Workers who chronically miss work or show up late risk being let go, forcing employers to go through the time and expense of hiring and training replacements. Further complicating matters is the cost of having to pay another employee to fill in, especially if short staffing forces management to pay that individual overtime.
Frequent absenteeism and tardiness can cause tension among co-workers. Employees who show up to work regularly and on time feel frustrated that a chronically late or absent employee is giving them an increased workload by forcing them to fill in. They may also pass judgment on the person's perceived laziness. This anger can be aggravated further if no disciplinary action is taken. The worst possible scenario is if a member of management is chronically late or absent, as the staff will feel that she is abusing her authority and not leading by example. The end result will be low morale and -- potentially -- high turnover as employees seek work elsewhere.
Naturally, an employee who puts in less time -- either through showing up late or missing work -- will be less productive. While coworkers can fill in sometimes, this may not be possible for highly specialized roles. A lack of productivity reduces an employee's work quality, jeopardizing his chances for advancement and stifling the company's ability to remain competitive.

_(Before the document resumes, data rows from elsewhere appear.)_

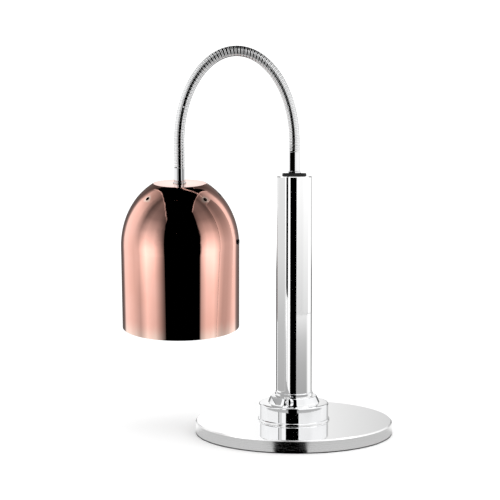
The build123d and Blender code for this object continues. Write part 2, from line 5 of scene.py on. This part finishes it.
import bpy
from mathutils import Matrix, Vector


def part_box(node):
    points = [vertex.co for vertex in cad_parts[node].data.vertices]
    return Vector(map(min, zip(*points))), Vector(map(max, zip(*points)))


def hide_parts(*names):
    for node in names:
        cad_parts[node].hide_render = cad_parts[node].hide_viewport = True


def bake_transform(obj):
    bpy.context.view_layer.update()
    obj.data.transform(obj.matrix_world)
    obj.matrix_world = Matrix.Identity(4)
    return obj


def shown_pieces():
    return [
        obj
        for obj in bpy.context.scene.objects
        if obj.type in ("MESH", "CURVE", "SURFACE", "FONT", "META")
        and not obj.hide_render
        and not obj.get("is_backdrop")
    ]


# Looks for the heat lamp warmer: a finish for each CAD node, the gooseneck's wound wire, and a small studio.
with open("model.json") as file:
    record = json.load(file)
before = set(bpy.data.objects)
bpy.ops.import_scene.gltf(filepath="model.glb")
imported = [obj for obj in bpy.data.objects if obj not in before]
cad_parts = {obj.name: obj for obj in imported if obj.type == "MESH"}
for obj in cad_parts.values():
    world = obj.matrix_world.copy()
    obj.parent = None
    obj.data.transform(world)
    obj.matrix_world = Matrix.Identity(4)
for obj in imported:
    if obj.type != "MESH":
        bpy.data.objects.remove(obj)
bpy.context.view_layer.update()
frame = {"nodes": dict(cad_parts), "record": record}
NODES = frame["nodes"]


# ---- Camera --------------------------------------------------------------------------------------
LENS, SENSOR = 102.27, 36.0
CAMERA_AT = (-0.06236, -2.0, 0.4367)
CAMERA_TILT = 84.96
FAR = 50.0

camera = bpy.data.objects.new("camera", bpy.data.cameras.new("camera"))
camera.data.lens = LENS
camera.data.sensor_width = SENSOR
camera.data.clip_end = FAR
camera.location = CAMERA_AT
camera.rotation_euler = (radians(CAMERA_TILT), 0, 0)
bpy.context.scene.collection.objects.link(camera)
bpy.context.scene.camera = camera
bpy.context.scene.view_settings.view_transform = "Standard"


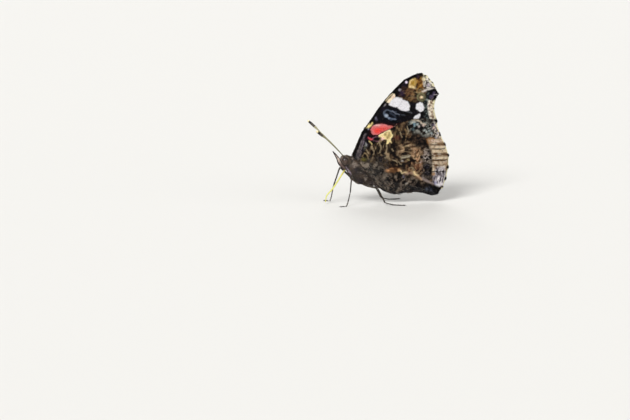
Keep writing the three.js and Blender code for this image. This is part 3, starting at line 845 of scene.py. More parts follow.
# folded forelegs
foreleg_coat = coat_look("foreleg hair", rough=0.7, root=0.5, tip=1.2)
for side, sign in (("left", -1), ("right", 1)):
    path, thick = along_route(FORELEG, FORELEG_RADII, 30)
    path = path * (1, sign, 1)
    points, faces = loft(path, thick * 0.8, thick, LEG_SIDES)
    foreleg = make_piece(f"foreleg_{side}", points, faces, linear(FORELEG_SKIN), leg_look)
    wear(foreleg, "leg", f"leg_fore_{side}")
    roots, out = strew(foreleg, FORELEG_HAIRS, lambda p: np.ones(len(p)))
    count = len(roots)
    comb = unit(path[-1] - path[0]) + dice.normal(0, 0.15, roots.shape)
    length = dice.uniform(0.35, 0.65, count)
    edge = np.abs(out[:, :1] * 0.8 + out[:, 2:] * 0.5) > 0.6
    tint = np.where((dice.random((count, 1)) < 0.75) & ~edge, linear(FORELEG_PALE), linear(FORELEG_DARK))
    tint = tint * dice.uniform(0.75, 1.25, (count, 1))
    lift = dice.uniform(12, 28, count)
    spots = np.stack([0.1 + 0.8 * (roots[:, 2] - 7.5) / 4,
            0.5 + 0.48 * np.arctan2(out[:, 0], out[:, 1]) / math.pi], 1)
    grow(f"foreleg_hair_{side}", "leg", hair_blade, roots, lying(comb, out, lift), sized(length, 0.06, 0.06),
            tint, spots, foreleg_coat)

# Wings
# Two pairs of stiff membranes, folded together over the back, fore wings inside and hind wings outside. Each
# is a thin sheet ribbed by hollow veins, hinged at the thorax, and its colours are all in the scales that
# cover it.
from mathutils.geometry import delaunay_2d_cdt

SHEET_HALF = 0.06
SHEET_GRID = 0.2
FRINGE = 0.55
SHOULDER_HEIGHT = 14.1
TIP_HEIGHT = 37.9
SHOULDER_STAND = 0.66
TIP_STAND = 0.44
WING_SPACING = 0.85
THORAX_MIDDLE = (-5.3, 9.8)
THORAX_HALF = (5.0, 4.3)
THORAX_SLOPE = math.radians(28)
BOW_HEIGHT = 1.8
HIND_BOW = 1.1
ABDOMEN_LINE = ((-3.5, 8.5), (9.3, 3.1))
ABDOMEN_RADII = (2.0, 2.25, 2.2, 1.55, 0.45)
ABDOMEN_CLEARANCE = 0.62
OUTWARD_NUDGE = 0.12
INWARD_NUDGE = 0.15


def wing_stack(z):
    """How far a fore wing stands from the middle plane at a height, as the wings lean together."""
    share = (z - SHOULDER_HEIGHT) / (TIP_HEIGHT - SHOULDER_HEIGHT)
    return SHOULDER_STAND + share * (TIP_STAND - SHOULDER_STAND)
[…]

Sometimes, absenteeism and tardiness can be justified, especially if the employee is experiencing personal problems; however, without a certain degree of flexibility and support from management, this can be even more detrimental than unexcused absences or tardiness -- a phenomenon known as "presenteeism." If supervisors show zero tolerance for any absenteeism, workers will feel compelled to come in regularly, even if they definitely should not be there. As result, severely ill employees could show up and infect others, resulting in a potential explosion of absenteeism. Similarly, individuals who are legitimately stressed will only aggravate their problems by coming in out of fear, causing long-term staffing issues, such as stress leave. In short, severe avoidance of absenteeism or tardiness can be just as bad, if not worse, than the problems themselves.